Groundwater Use & Agriculture

For the Ceres report, researchers assigned the 37 food companies an individual “water risk management” score, based on how the firms address water issues at a corporate level, in direct operations and across agricultural and manufacturing supply chains. On a scale of zero to 100, two companies earned just one point: Monster Brands, which makes highly caffeinated soft drinks, and Pinnacle Foods, a packaged food company whose brands include Birds Eye frozen foods and Duncan Hines cake mixes. The low scores indicate the companies are hardly giving water a second thought, the report found.

Unilever (LONDON:ULVR), the British-Dutch consumer goods behemoth, earned the highest score, with 70 points. The company has deeply evaluated the water risks its direct operations and supply chains, and its code of conduct for agricultural producers defines rigorous standards for water use and pollution control. Unilever has previously estimated that natural disasters linked to climate change, including water scarcity and reduced food production, already cost the company about $400 million each year.

Jerry Lynch, the chief sustainability officer for General Mills, said tackling water risks is “a business imperative” for the maker of Cheerios cereal and Yoplait yogurt, which earned 57 points in the Ceres report. “We spend a lot of time thinking about and working on water.”

The Minneapolis company gets much of its dairy supply, almonds, berries and tomatoes from California, and General Mills has several processing facilities across the state. Lynch wouldn’t say how California’s drought crisis has affected the company’s operations, explaining General Mills doesn’t comment on specific commodities. But in a 2014 disclosure to the Carbon Disclosure Project, General Mills said it was a large buyer of U.S. wheat and noted that “if water becomes scarcer, it will likely cost more to obtain ingredients such as wheat grown in this region.”

Ceres Water Risk Management Scores

General Mills hired the Nature Conservancy in 2012 to evaluate the 85 watersheds that sustain the company’s operations and food production around the world, including the San Joaquin and Los Angeles rivers in California. The groups identified eight watersheds where scarcity and pollution poses the biggest long-term threats to agriculture, including the Irapuato region in Mexico. Farmers there grow broccoli and cauliflower for General Mills’ Green Giant frozen food brand.
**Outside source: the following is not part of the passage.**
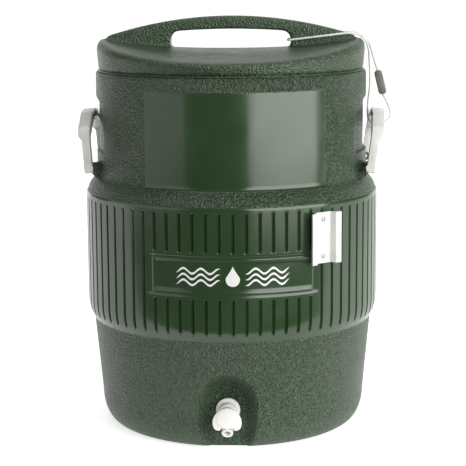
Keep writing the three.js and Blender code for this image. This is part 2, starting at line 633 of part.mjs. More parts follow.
function bracketScrew(height) {
  const headSeat = BRACKET_SEAT + BRACKET_THICKNESS + CLEARANCE;
  const headTop = headSeat + SCREW_HEAD_HEIGHT;
  const profile = [
    point(0, headTop), point(SCREW_HEAD_RADIUS * 0.7, headTop - 0.3), point(SCREW_HEAD_RADIUS, headSeat),
    point(SCREW_RADIUS, headSeat), point(SCREW_RADIUS, headSeat - SCREW_LENGTH), point(0, headSeat - SCREW_LENGTH - 1),
  ];
  const screw = new THREE.LatheGeometry(profile, 12).rotateX(Math.PI).translate(0, 0, height);
  return atBracket(solid(screw));
}

// ---------- Bails ----------

const ARM_CENTRE = LUG_OUTSIDE + ARM_GAP + ARM_WIDTH / 2;
const PIN_END = ARM_CENTRE + ARM_WIDTH / 2 + CLEARANCE;

// The arch's outline from one side to the other: x across the arms, y up, moved inward by a wall.
function archEdge(half, corner, rise, droop) {
  const edge = new THREE.Path();
  const shoulder = rise - droop;
  edge.moveTo(half, shoulder - corner);
  edge.bezierCurveTo(half, shoulder - 0.4 * corner, half - 0.4 * corner, shoulder, half - corner, shoulder + 0.5);
  edge.quadraticCurveTo(0.45 * half, rise, 0, rise);
  edge.quadraticCurveTo(-0.45 * half, rise, corner - half, shoulder + 0.5);
  edge.bezierCurveTo(0.4 * corner - half, shoulder, -half, shoulder - 0.4 * corner, -half, shoulder - corner);
  return edge.getPoints(4);
}

// One bail, standing on its pivot at the origin with its outer side facing +X.
function bail() {
  const outer = ARM_CENTRE + ARM_WIDTH / 2;
  const inner = ARM_CENTRE - ARM_WIDTH / 2;
  const innerCorner = BAIL_INNER_CORNER;
  const innerRise = BAIL_RISE - GRIP_HEIGHT;
  const outline = new THREE.Shape([
    ...archEdge(outer, BAIL_CORNER, BAIL_RISE, BAIL_DROOP),
    ...arc(-ARM_CENTRE, 0, ARM_WIDTH / 2, 180, 360, 6),
    ...archEdge(inner, innerCorner, innerRise, BAIL_DROOP - 1).reverse(),
    ...arc(ARM_CENTRE, 0, ARM_WIDTH / 2, 180, 360, 6),
  ]);
  const thickness = ARM_INWARD + GRIP_OUTWARD;
  const blank = new THREE.ExtrudeGeometry(outline, { depth: thickness, bevelEnabled: false });
  const stand = (geometry) => solid(geometry.rotateX(Math.PI / 2).rotateZ(Math.PI / 2));
  const whole = stand(blank.translate(0, 0, -ARM_INWARD));
  const gripFoot = innerRise - innerCorner;
  const trim = new THREE.Shape([
    point(ARM_OUTWARD, -2 * ARM_WIDTH), point(ARM_OUTWARD, gripFoot - 6),
    point(GRIP_OUTWARD + PASS, gripFoot + 2), point(GRIP_OUTWARD + PASS, -2 * ARM_WIDTH),
  ]);
  const channel = new THREE.Shape([
    ...archEdge(inner - 2, innerCorner, BAIL_RISE - CHANNEL_WALL, BAIL_DROOP),
    ...archEdge(inner - 2, innerCorner, innerRise + CHANNEL_WALL, BAIL_DROOP - 1).reverse(),
  ]);
  const channelDepth = thickness - CHANNEL_WALL + PASS;
  const slot = new THREE.ExtrudeGeometry(channel, { depth: channelDepth, bevelEnabled: false });
  return whole
    .subtract(solid(slabAlongY(trim, 4 * ARM_CENTRE)))
    .subtract(stand(slot.translate(0, 0, -ARM_INWARD - PASS)))
    .subtract(rod(PIN_RADIUS + CLEARANCE, -outer - PASS, outer + PASS, 0, 16));
}

// One pin, driven into a lug along -Y, with its head outside the bail's arm.
function bailPin() {
  const head = rod(PIN_HEAD_RADIUS, PIN_END, PIN_END + PIN_HEAD_HEIGHT, 0, 20);
  return rod(PIN_RADIUS, LUG_OUTSIDE - PIN_DEPTH, PIN_END + PASS, 0, 16).add(head);
}

// A group standing on a side's pivot axis; side is 1 on the right and -1 on the left.
function pivotGroup(side, pieces) {
  const group = new THREE.Group();
  group.position.set(side * PIVOT_RADIUS, 0, PIVOT_HEIGHT);
  group.add(...pieces);
  return group;
}

function bailGroup(name, side) {
  const piece = mesh(name, bail(), white);
  piece.rotation.set(0, toRadians(side > 0 ? RIGHT_LEAN : LEFT_LEAN), side > 0 ? 0 : Math.PI, 'ZYX');
  return pivotGroup(side, [piece]);
}

function pinGroup(name, side) {
  const pins = [['front', Math.PI], ['rear', 0]].map(([place, turn]) => {
    const pin = mesh(`bail_pin_${name}_${place}`, bailPin(), white);
    pin.rotation.z = turn;
    return pin;
  });
  return pivotGroup(side, pins);
}

// ---------- Lid ----------

const LID_BOTTOM = RIM_HEIGHT + CLEARANCE;
const LID_RADIUS = WALL_RADIUS - LID_INSET;
const LID_FOOT = LID_BOTTOM + LID_LIP;
const SEAT_HEIGHT = RIM_HEIGHT + LID_CROWN;
const PLUG_RADIUS = LINER_RADIUS - LINER_WALL - PLUG_GAP;
const HANDLE_HALF_LENGTH = LID_RADIUS - HANDLE_INSET;

// Height of the seat: a saddle that rises to the sides and falls to the front and back.
function seatHeight(x, y) {
  const across = Math.min(Math.abs(x) / LID_RADIUS, 1);
  const along = Math.min(Math.abs(y) / LID_RADIUS, 1);
  return SEAT_HEIGHT + SEAT_RISE * across ** 2.6 - SEAT_FALL * along ** 1.15;
}

// Bends a flat-topped turning into the seat's shape, stretching it from the lid's foot up.
function bend(geometry, inset) {
  const position = geometry.attributes.position;
  const flat = SEAT_HEIGHT - inset - LID_FOOT;
  for (let i = 0; i < position.count; i += 1) {
    const rise = position.getZ(i) - LID_FOOT;
    if (rise <= 0) continue;
    const target = seatHeight(position.getX(i), position.getY(i)) - inset - LID_FOOT;
    position.setZ(i, LID_FOOT + (rise * target) / flat);
  }
  return geometry;
}

// The lid's outline before bending, moved inward, from its axis up its side and back over its top.
function lidProfile(inset, bottom) {
  const top = SEAT_HEIGHT - inset;
  const side = LID_RADIUS - inset;
  const edge = arc(side - LID_EDGE, top - LID_EDGE, LID_EDGE, 0, 90, 2);
  const seat = [...SEAT_RINGS.map((share) => point(share * side, top)), point(0, top)];
  return [point(0, bottom), point(side - LID_TAPER, bottom), point(side - LID_TAPER, LID_FOOT), ...edge, ...seat];
}

// The upright web over the seat, with the hand opening.
function lidHandle() {
  const top = RIM_HEIGHT + HANDLE_RISE;
  const ends = top - HANDLE_SAG;
  const web = new THREE.Shape();
  web.moveTo(-HANDLE_HALF_LENGTH, SEAT_HEIGHT - LID_EDGE);
  web.lineTo(HANDLE_HALF_LENGTH, SEAT_HEIGHT - LID_EDGE);
  web.lineTo(HANDLE_HALF_LENGTH, ends);
  web.quadraticCurveTo(0, top + HANDLE_SAG, -HANDLE_HALF_LENGTH, ends);
  const [half, corner] = [OPENING_HALF_LENGTH, OPENING_CORNER];
  const middle = RIM_HEIGHT + OPENING_TOP;
  const side = RIM_HEIGHT + OPENING_END_TOP;
  const opening = new THREE.Shape();
  opening.moveTo(-half, SEAT_HEIGHT - LID_EDGE / 2);
  opening.lineTo(-half, side - corner);
  opening.quadraticCurveTo(-half, side, corner - half, side);
  opening.quadraticCurveTo(0, 2 * middle - side, half - corner, side);
  opening.quadraticCurveTo(half, side, half, side - corner);
  opening.lineTo(half, SEAT_HEIGHT - LID_EDGE / 2);
  const cut = slabAlongY(opening, 2 * HANDLE_HALF_THICKNESS + 2 * PASS);
  return solid(slabAlongY(web, 2 * HANDLE_HALF_THICKNESS, HANDLE_ROUND)).subtract(solid(cut));
}

function lidShell() {
  const outside = solid(bend(turned(lidProfile(0, LID_BOTTOM), LID_SIDES), 0));
  const inside = solid(bend(turned(lidProfile(LID_WALL, LID_BOTTOM - PASS), COARSE_SIDES), LID_WALL));
  return outside.add(lidHandle()).subtract(inside);
}

function lidLiner() {
  const bottom = LID_BOTTOM - PLUG_DEPTH;
  const flange = LID_RADIUS - LID_TAPER - LID_WALL - CLEARANCE;
  const [outer, inner] = [PLUG_RADIUS, PLUG_RADIUS - PLUG_WALL];
  return solid(turned([
    point(0, bottom), point(outer - PLUG_CHAMFER, bottom), point(outer, bottom + PLUG_CHAMFER),
    point(outer, LID_BOTTOM), point(flange, LID_BOTTOM), point(flange, LID_BOTTOM + PLUG_WALL),
    point(inner, LID_BOTTOM + PLUG_WALL), point(inner, bottom + PLUG_CHAMFER + 1),
    point(inner - PLUG_CHAMFER, bottom + PLUG_WALL), point(0, bottom + PLUG_WALL),
  ], COARSE_SIDES));
}

function lidFoam() {
  const inset = LID_WALL + CLEARANCE;
  const bottom = LID_BOTTOM + PLUG_WALL + CLEARANCE;
  const upper = solid(bend(turned(lidProfile(inset, bottom), COARSE_SIDES), inset));
  const floor = LID_BOTTOM - PLUG_DEPTH + PLUG_WALL + CLEARANCE;
  const radius = PLUG_RADIUS - PLUG_WALL - CLEARANCE;
  const lower = turned([
    point(0, floor), point(radius - PLUG_CHAMFER, floor), point(radius, floor + PLUG_CHAMFER + 1),
    point(radius, bottom + PASS), point(0, bottom + PASS),
  ], COARSE_SIDES);
  return upper.add(solid(lower));
}

// ---------- Tether ----------

const CORD_CURVE = new THREE.CatmullRomCurve3(CORD_POINTS.map(([x, y, z]) => new THREE.Vector3(x, y, z)));

function tetherCord() {
  return swept(CORD_CURVE, CORD_DIAMETER / 2, CORD_SIDES, CORD_STEPS);
}

// The clip that joins the cord's two ends, between them and in line with both.
function clipMesh() {
  const lower = CORD_CURVE.getPoint(0);
  const upper = CORD_CURVE.getPoint(1);
  const length = lower.distanceTo(upper) - 2 * CLEARANCE;
  const [half, width] = [length / 2, CLIP_WIDTH / 2];
  const outline = new THREE.Shape([
    point(-width + CLIP_CHAMFER, -half), point(width - CLIP_CHAMFER, -half), point(width, CLIP_CHAMFER - half),
    point(width, half - CLIP_CHAMFER), point(width - CLIP_CHAMFER, half), point(CLIP_CHAMFER - width, half),
    point(-width, half - CLIP_CHAMFER), point(-width, CLIP_CHAMFER - half),
  ]);
  const clip = mesh('cord_clip', solid(slabAlongY(outline, CLIP_DEPTH, 1)), clipGrey);
  clip.position.copy(lower).lerp(upper, 0.5);
  const along = upper.clone().sub(lower).normalize();
  clip.quaternion.setFromUnitVectors(new THREE.Vector3(0, 0, 1), along);
  return clip;
}

// ---------- Assembly ----------

const jug = new THREE.Group();
jug.name = 'drinks_jug';
jug.add(
  mesh('outer_shell', outerShell(), green),
  mesh('foam_insulation', foamInsulation(), foamCream),
  mesh('inner_liner', innerLiner(), linerWhite),
  mesh('spigot_body', spigotBody(), white),
  mesh('spigot_outer_gasket', gasket(-(POCKET_BACK + CLEARANCE + GASKET_THICKNESS)), rubberBlack),
  mesh('spigot_inner_gasket', gasket(INNER_GASKET_FRONT), rubberBlack),
  mesh('spigot_lock_nut', lockNut(), white),
  mesh('push_button', pushButton(), white),
  mesh('valve_stem', valveStem(), white),
  mesh('valve_seal', valveSeal(), rubberBlack),
  mesh('return_spring', returnSpring(), springSteel),
  mesh('cup_bracket', cupBracket(), white),
  mesh('bracket_screw_upper', bracketScrew(SCREW_HEIGHTS[0]), screwSteel),
  mesh('bracket_screw_lower', bracketScrew(SCREW_HEIGHTS[1]), screwSteel),
  bailGroup('bail_left', -1),
  bailGroup('bail_right', 1),
  pinGroup('left', -1),
  pinGroup('right', 1),
  mesh('lid_shell', lidShell(), green),
  mesh('lid_foam', lidFoam(), foamCream),
  mesh('lid_liner', lidLiner(), linerWhite),
  mesh('tether_cord', tetherCord(), cordWhite),
  clipMesh(),
);

export default jug;
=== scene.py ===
# %% [markdown]
# # An insulated drinks jug
# The jug is a green polyethylene body with a ribbed band, a lid with a carrying handle, two white bails,
# a push-button spigot, a bracket for a cup dispenser and a braided lid tether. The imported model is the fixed
# frame: every piece made here goes where that frame says, and all but the tether cord ride on one of its bodies.

# %% Load the frame
import math

import bmesh
import bpy
import numpy as np
from mathutils import Matrix, Vector


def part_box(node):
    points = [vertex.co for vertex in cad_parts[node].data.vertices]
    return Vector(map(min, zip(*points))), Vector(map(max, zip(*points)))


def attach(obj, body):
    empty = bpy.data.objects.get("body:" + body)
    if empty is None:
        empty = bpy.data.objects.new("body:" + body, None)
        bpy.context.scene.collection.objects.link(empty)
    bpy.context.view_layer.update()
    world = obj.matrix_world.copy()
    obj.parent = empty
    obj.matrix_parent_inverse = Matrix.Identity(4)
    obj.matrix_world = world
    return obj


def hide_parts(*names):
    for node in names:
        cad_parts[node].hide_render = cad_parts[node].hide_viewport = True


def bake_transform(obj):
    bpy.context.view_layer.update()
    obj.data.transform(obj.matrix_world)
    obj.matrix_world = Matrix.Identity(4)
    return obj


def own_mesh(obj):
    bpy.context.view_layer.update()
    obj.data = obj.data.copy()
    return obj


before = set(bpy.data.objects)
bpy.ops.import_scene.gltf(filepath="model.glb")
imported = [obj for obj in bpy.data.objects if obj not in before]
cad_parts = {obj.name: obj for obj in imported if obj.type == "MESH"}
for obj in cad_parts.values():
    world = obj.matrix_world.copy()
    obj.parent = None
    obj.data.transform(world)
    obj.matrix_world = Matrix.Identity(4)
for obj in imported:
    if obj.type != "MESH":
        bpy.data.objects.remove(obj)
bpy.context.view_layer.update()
MM = 0.001

# %% [markdown]
# ## Camera
# A long lens from two metres away, a little above the rim and looking down ten degrees, keeps the jug's sides
# nearly parallel. The camera stands slightly to the jug's right, so the spigot looks left of the middle.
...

Lynch said the team found the Mexican watershed could become “inoperable” within two decades as water supplies dry up or become polluted due to overuse and climate conditions. “Twenty years is a very real time horizon,” he said. To help protect the watershed, General Mills provides interest-free loans to its vegetable growers to help them adopt drip irrigation technology, a more efficient way to water crops. The company estimates the irrigation initiative has already helped save about 1.1 billion gallons of water a year.

Barton of Ceres said the organization’s water risk report is designed to help investors understand how climate change and water scarcity could affect the returns of their investment portfolios. “Our motivation is to help the investor understand which companies are best positioned to navigate the scarcer waters of agricultural production,” and which companies run the risk of losing profits and assets due to inefficient water use, she said. “We’re at a moment where companies have to really value every drop.”